[Cython] Cython 0.16 RC 1

Sat Apr 14 17:32:31 CEST 2012

On 14 April 2012 14:57, Dag Sverre Seljebotn <d.s.seljebotn at astro.uio.no> wrote:
> On 04/14/2012 12:46 PM, mark florisson wrote:
>>
>> On 12 April 2012 22:00, Wes McKinney<wesmckinn at gmail.com>  wrote:
>>>
>>> On Thu, Apr 12, 2012 at 10:38 AM, mark florisson
>>> <markflorisson88 at gmail.com>  wrote:
>>>>
>>>> Yet another release candidate, this will hopefully be the last before
>>>> the 0.16 release. You can grab it from here:
>>>> http://wiki.cython.org/ReleaseNotes-0.16
>>>>
>>>> There were several fixes for the numpy attribute rewrite, memoryviews
>>>> and fused types. Accessing the 'base' attribute of a typed ndarray now
>>>> goes through the object layer, which means direct assignment is no
>>>> longer supported.
>>>>
>>>> If there are any problems, please let us know.

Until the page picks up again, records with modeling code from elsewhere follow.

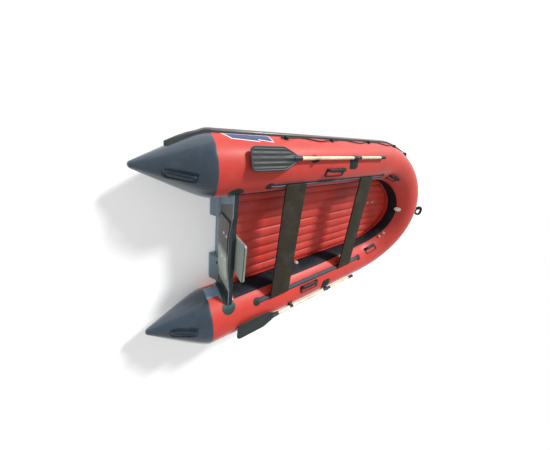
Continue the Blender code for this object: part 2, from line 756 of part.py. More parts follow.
def bar_rings(points, radius, sides):
    """Rings of a round bar through points, each square to the bar."""
    rings = []
    for index, point in enumerate(points):
        before = points[max(0, index - 1)]
        after = points[min(len(points) - 1, index + 1)]
        ahead = (after - before).normalized()
        side_way = ahead.cross(Vector((0.13, 0.21, 1.0))).normalized()
        up_way = side_way.cross(ahead)
        turns = [2 * math.pi * step / sides for step in range(sides)]
        rings.append(
            [point + side_way * radius * math.cos(t) + up_way * radius * math.sin(t) for t in turns]
        )
    return rings


def build_handle(name, spot, side, half_length, half_width, seat=PAD_LIFT):
    """A moulded frame glued to the skin, with a raised grip bar along its port side."""
    thickness = HANDLE_BASE_THICKNESS

    def frame(object_name, length, width, low, high):
        rings = []
        for share in (-1.0, -0.93, -0.31, 0.31, 0.93, 1.0):
            reach = width * (0.72 if abs(share) == 1.0 else 1.0)
            overs = spread(-reach, reach, 4)
            ring = [spot(share * length, over, low) for over in overs]
            ring += [spot(share * length, over, high) for over in reversed(overs)]
            rings.append(ring)
        return sweep(object_name, rings, "trim_black")

    handle = frame(name, half_length, half_width, seat, seat + thickness)
    window = frame("handle_window", half_length - 0.02, half_width - 0.013, -0.01, 0.02)
    boolean(handle, window, "DIFFERENCE")
    over = side * (half_width - HANDLE_BAR_INSET)
    reach = half_length - 0.012
    foot = seat + thickness * 0.8
    points = []
    for share, lift in ((-1.0, foot), (-1.0, 0.016), (-0.9, 0.029), (-0.76, HANDLE_BAR_LIFT),
                        (0.0, HANDLE_BAR_LIFT + 0.003), (0.76, HANDLE_BAR_LIFT), (0.9, 0.029),
                        (1.0, 0.016), (1.0, foot)):
        points.append(spot(share * reach, over, lift))
    bm = bmesh.new()
    add_sweep(bm, bar_rings(points, HANDLE_BAR_RADIUS, 8))
    boolean(handle, add_object("handle_bar", bm, "trim_black"), "UNION")


def build_handles():
    """Handles amidships, at the bow's shoulders and on the stern cones."""
    for side, name in SIDE_NAMES.items():
        along, angle = MIDDLE_HANDLES[side]
        build_handle("handle_middle_" + name, surface(along, side, angle), side,
                     HANDLE_HALF_LENGTH, HANDLE_HALF_WIDTH)
        along, angle = BOW_HANDLE
        build_handle("handle_bow_" + name, surface(along, side, angle), side,
                     HANDLE_HALF_LENGTH, HANDLE_HALF_WIDTH, BOW_PAD_LIFT)
        along, angle = STERN_HANDLE
        build_handle("handle_stern_" + name, surface(along, side, angle), side, 0.09, 0.03,
                     CONE_PAD_LIFT)


def build_eyelets():
    """Moulded eyelets: a round base with an arch that the grab line runs under."""
    for side, name in SIDE_NAMES.items():
        for index, (along, angle) in enumerate(EYELETS, 1):
            spot = surface(along, side, angle)
            rings = []
            for share in (-0.95, -0.7, -0.25, 0.25, 0.7, 0.95):
                reach = EYELET_BASE_RADIUS * math.sqrt(1 - share * share)
                ahead = EYELET_BASE_RADIUS * share
                overs = spread(-reach, reach, 6)
                ring = [spot(ahead, over, PAD_LIFT) for over in overs]
                ring += [spot(ahead, over, EYELET_BASE_THICKNESS) for over in reversed(overs)]
                rings.append(ring)
            eyelet = sweep("line_eyelet_%s_%d" % (name, index), rings, "trim_black")
            arch = []
            for degrees in spread(-30.0, 210.0, 7):
                turn = math.radians(degrees)
                over = EYELET_ARCH_RADIUS * math.cos(turn)
                lift = LINE_HELD_LIFT + EYELET_ARCH_RADIUS * math.sin(turn)
                arch.append(spot(0.0, over, lift))
            bm = bmesh.new()
            add_sweep(bm, bar_rings(arch, EYELET_BAR_RADIUS, 6))
            boolean(eyelet, add_object("eyelet_arch", bm, "trim_black"), "UNION")


def eased(share):
    """A share from 0 to 1 that starts and ends gently."""
    share = min(1.0, max(0.0, share))
    return share * share * (3 - 2 * share)


def line_place(along):
    """Angle and lift of the grab line: held up in the eyelets, slack and wavy between them."""
    stops = (LINE_START, *EYELETS, LINE_END)
    index = sum(1 for stop in stops[1:-1] if stop[0] < along)
    before, after = stops[index], stops[index + 1]
    share = (along - before[0]) / (after[0] - before[0])
    angle = before[1] + (after[1] - before[1]) * eased(share)
    if 0 < index < len(stops) - 2:
        wave = LINE_WAVE * (after[0] - before[0])
        angle += wave * 1.3 * math.sin(2 * math.pi * share) * math.sin(math.pi * share)
    away = min(abs(along - place) for place, eyelet_angle in EYELETS)
    free = eased((away - 0.036) / 0.06)
    return angle, LINE_HELD_LIFT + (LINE_FREE_LIFT - LINE_HELD_LIFT) * free


def build_grab_lines():
    """The grab line of each side, under its eyelets and slack over the tube between them."""
    for side, name in SIDE_NAMES.items():
        points = []
        for along in spread(LINE_START[0], LINE_END[0], 76):
            angle, lift = line_place(along)
            points.append(station(along, side).skin(angle, lift))
        curve = bpy.data.curves.new("grab_line_" + name, "CURVE")
        curve.dimensions = "3D"
        curve.bevel_depth = LINE_RADIUS
        curve.bevel_resolution = 2
        curve.use_fill_caps = True
        curve.resolution_u = 1
        curve.render_resolution_u = 0
        spline = curve.splines.new("POLY")
        spline.points.add(len(points) - 1)
        for point, place in zip(spline.points, points):
            point.co = (*place, 1.0)
        curve.materials.append(material("line_black"))
        made = bpy.data.objects.new("grab_line_" + name, curve)
        bpy.context.collection.objects.link(made)
        made.parent = bpy.data.objects["hull_frame"]


def build_tow_eye():
    """The towing eye on the stem: a glued pad with a wide loop."""
    place = station(BOW_MIDDLE, PORT)
    rings = []
    for along, trim in ((-0.05, 8.0), (-0.035, 2.0), (0.0, 0.0), (0.035, 2.0), (0.05, 8.0)):
        here = station(BOW_MIDDLE + along, PORT)
        rings.append(pad_ring(here, TOW_EYE_ANGLE - 14 + trim, TOW_EYE_ANGLE + 14 - trim, 5,
                              PAD_LIFT, 0.005))
    eye = sweep("towing_eye", rings, "trim_black")
    turn = math.radians(TOW_EYE_ANGLE)
    away = place.outward * math.sin(turn) + place.up * math.cos(turn)
    across = Vector((0, 1, 0))
    lower = -away.cross(across).normalized() * 0.0075
    root = place.skin(TOW_EYE_ANGLE, 0.003)

    def loop(object_name, corners, thickness):
        rings = []
        for level in (-thickness, thickness):
            rings.append([root + across * y + away * out + lower * level for y, out in corners])
        return sweep(object_name, rings, "trim_black")

    half_outer = ((0.022, 0.0), (0.060, 0.050), (0.066, 0.080), (0.055, 0.100),
                  (0.034, TOW_EYE_REACH - 0.003))
    half_inner = ((0.012, 0.030), (0.044, 0.060), (0.047, 0.080), (0.038, 0.092), (0.022, 0.098))
    outer = [(-y, out) for y, out in half_outer] + list(reversed(half_outer))
    inner = [(-y, out) for y, out in half_inner] + list(reversed(half_inner))
    boolean(eye, loop("eye_loop", outer, 1.0), "UNION")
    boolean(eye, loop("eye_hole", inner, 3.0), "DIFFERENCE")


# Valves

def valve_rings(spot, radius, base, height):
    """Rings of a round valve: a wide base and a lower cap, from the skin upwards."""
    turns = [2 * math.pi * index / 16 for index in range(16)]
    rings = []
    for size, lift in ((radius, BOW_PAD_LIFT), (radius, base), (radius * 0.72, base + 0.001),
                       (radius * 0.66, height)):
        rings.append([spot(size * math.cos(t), size * math.sin(t), lift) for t in turns])
    return rings


def build_bow_valve():
    """The large valve at the bow: a round flange over the band's upper edge, with a cap."""
    along, angle = BOW_VALVE_PLACE
    spot = surface(along, PORT, angle)
    over_band = BAND_LIFT + BAND_THICKNESS + BOW_PAD_LIFT
    flange = over_band + 0.003

    def seat(over):
        on_band = angle + around(over) < BAND_BOW_TOP_ANGLE + 3.0
        return over_band if on_band else BOW_PAD_LIFT

    rings = []
    for share in (-0.97, -0.82, -0.5, 0.0, 0.5, 0.82, 0.97):
        reach = BOW_VALVE_RADIUS * math.sqrt(1 - share * share)
        ahead = BOW_VALVE_RADIUS * share
        overs = spread(-reach, reach, 8)
        ring = [spot(ahead, over, seat(over)) for over in overs]
        ring += [spot(ahead, over, flange) for over in reversed(overs)]
        rings.append(ring)
    valve = sweep("valve_bow", rings, "valve_white")
    turns = [2 * math.pi * index / 20 for index in range(20)]
    rings = []
    for size, lift in ((0.03, -0.0005), (0.03, 0.004), (0.027, 0.007)):
        rings.append(
            [spot(size * math.cos(t), size * math.sin(t), flange + lift) for t in turns]
        )
    boolean(valve, sweep("valve_cap", rings, "valve_white"), "UNION")


def build_valve_pair(name, spot, half_spacing):
    """Two valves side by side on one glued patch."""
    rings = []
    for share in (-1.0, -0.9, 0.0, 0.9, 1.0):
        reach = VALVE_PATCH_HALF_WIDTH * (0.7 if abs(share) == 1.0 else 1.0)
        ahead = share * (half_spacing + VALVE_PATCH_HALF_WIDTH)
        overs = spread(-reach, reach, 4)
        ring = [spot(ahead, over, BOW_PAD_LIFT) for over in overs]
        ring += [spot(ahead, over, VALVE_PATCH_THICKNESS) for over in reversed(overs)]
        rings.append(ring)
    pair = sweep(name, rings, "valve_grey")
    for offset in (-half_spacing, half_spacing):
        def shifted(ahead, over, lift, offset=offset):
            return spot(ahead + offset, over, lift + 0.001)

        valve = sweep("valve_body", valve_rings(shifted, 0.02, 0.004, 0.010), "valve_grey")
        boolean(pair, valve, "UNION")


def build_valves():
    """Inflation valves: at the bow, in a pair at its starboard shoulder, and for the floor."""
    build_bow_valve()
    along, angle = TUBE_VALVES_PLACE
    build_valve_pair("valve_pair_tube", surface(along, STARBOARD, angle), 0.05)
    along, angle = SIDE_VALVE_PLACE
    spot = surface(along, STARBOARD, angle)

    def raised(ahead, over, lift):
        return spot(ahead, over, lift + BAND_THICKNESS + 0.0005)

    sweep("valve_side", valve_rings(raised, 0.025, 0.004, 0.012), "valve_grey")

    def on_rib(ahead, over, lift):
        along = FLOOR_VALVES_X + ahead
        past = (along - STRAIGHT_LENGTH) / BOW_LENGTH
        level = FLOOR_TOP_Z + FLOOR_RIB_RISE + BOW_RISE * past * past
        height = level + lift - BOW_PAD_LIFT + 2 * SEAT_GAP
        return Vector((along, FLOOR_RIB_WIDTH + over, height))

    build_valve_pair("valve_pair_floor", on_rib, 0.05)


def stand_on_floor(frame):
    """Move the whole boat so that its bounding box stands on the world's origin."""
    corners = []
    for item in frame.children:
        corners += [item.location + Vector(corner) for corner in item.bound_box]
    middle_x = (min(c.x for c in corners) + max(c.x for c in corners)) / 2
    low_z = min(c.z for c in corners)
    frame.location = (-middle_x, 0.0, -low_z)


def main():
    """Clear the scene and build the boat."""
    for item in list(bpy.data.objects):
        bpy.data.objects.remove(item)
    frame = bpy.data.objects.new("hull_frame", None)
    bpy.context.collection.objects.link(frame)
    build_tubes()
    build_cones()
    build_strakes()
    build_guards()
    build_transom()
    build_transom_holders()
    build_floor()
    build_bands()
    build_rails()
    build_benches()
    build_oars()
    build_handles()
    build_eyelets()
    build_grab_lines()
    build_tow_eye()
    build_valves()
    stand_on_floor(frame)


main()
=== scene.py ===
import math  # noqa: E402

import bmesh  # noqa: E402
import bpy  # noqa: E402
from bpy.props import FloatProperty, FloatVectorProperty, IntProperty, PointerProperty  # noqa: E402
from mathutils import Matrix, Vector  # noqa: E402


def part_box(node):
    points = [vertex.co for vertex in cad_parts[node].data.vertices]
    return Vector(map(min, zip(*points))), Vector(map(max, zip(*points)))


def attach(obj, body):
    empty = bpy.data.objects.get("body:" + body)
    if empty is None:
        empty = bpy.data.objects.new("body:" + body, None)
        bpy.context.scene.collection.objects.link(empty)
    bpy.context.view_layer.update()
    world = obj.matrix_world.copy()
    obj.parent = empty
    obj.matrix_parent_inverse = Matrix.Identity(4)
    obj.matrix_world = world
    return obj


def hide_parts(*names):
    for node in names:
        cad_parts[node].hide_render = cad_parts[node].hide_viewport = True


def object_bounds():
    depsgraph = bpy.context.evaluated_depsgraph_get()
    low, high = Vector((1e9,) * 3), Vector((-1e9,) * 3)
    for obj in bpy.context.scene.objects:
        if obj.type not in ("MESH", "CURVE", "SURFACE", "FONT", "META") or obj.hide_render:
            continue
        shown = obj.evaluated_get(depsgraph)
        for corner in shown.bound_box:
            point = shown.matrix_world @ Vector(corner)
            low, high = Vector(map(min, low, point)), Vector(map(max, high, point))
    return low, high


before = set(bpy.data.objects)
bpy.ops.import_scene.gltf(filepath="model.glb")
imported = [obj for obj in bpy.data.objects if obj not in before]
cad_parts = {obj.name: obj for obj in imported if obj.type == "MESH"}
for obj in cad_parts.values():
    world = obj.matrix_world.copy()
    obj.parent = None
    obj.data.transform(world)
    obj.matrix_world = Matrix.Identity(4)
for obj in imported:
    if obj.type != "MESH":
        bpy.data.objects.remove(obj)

bl_info = {
    "name": "Inflatable Boat Dressing",
    "version": (1, 0, 0),
    "blender": (4, 5, 0),
    "location": "View3D > Sidebar > Boat",
    "description": "Dresses the packed inflatable boat in coated fabric, moulded rubber and board",
    "category": "Object",
}

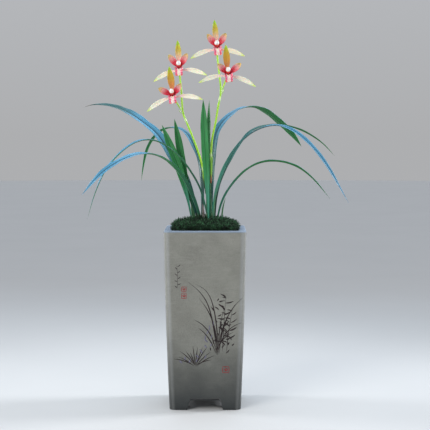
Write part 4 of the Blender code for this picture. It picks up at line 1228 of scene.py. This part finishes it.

>>>> _______________________________________________
>>>> cython-devel mailing list
>>>> cython-devel at python.org
>>>> http://mail.python.org/mailman/listinfo/cython-devel
>>>
>>>
>>> I'm unable to build pandas using git master Cython. I just released
>>> pandas 0.7.3 today which has no issues at all with 0.15.1:
>>>
>>> http://pypi.python.org/pypi/pandas
>>>
>>> For example:
>>>
>>> 16:57 ~/code/pandas  (master)$ python setup.py build_ext --inplace
>>> running build_ext
>>> cythoning pandas/src/tseries.pyx to pandas/src/tseries.c
>>>
>>> Error compiling Cython file:
>>> ------------------------------------------------------------
>>> ...
>>>        self.store = {}
>>>
>>>        ptr =<int32_t**>  malloc(self.depth * sizeof(int32_t*))
>>>
>>>        for i in range(self.depth):
>>>            ptr[i] =<int32_t*>  (<ndarray>  label_arrays[i]).data
>>>                                                          ^
>>> ------------------------------------------------------------
>>>
>>> pandas/src/tseries.pyx:107:59: Compiler crash in
>>> AnalyseExpressionsTransform
>>>
>>> ModuleNode.body = StatListNode(tseries.pyx:1:0)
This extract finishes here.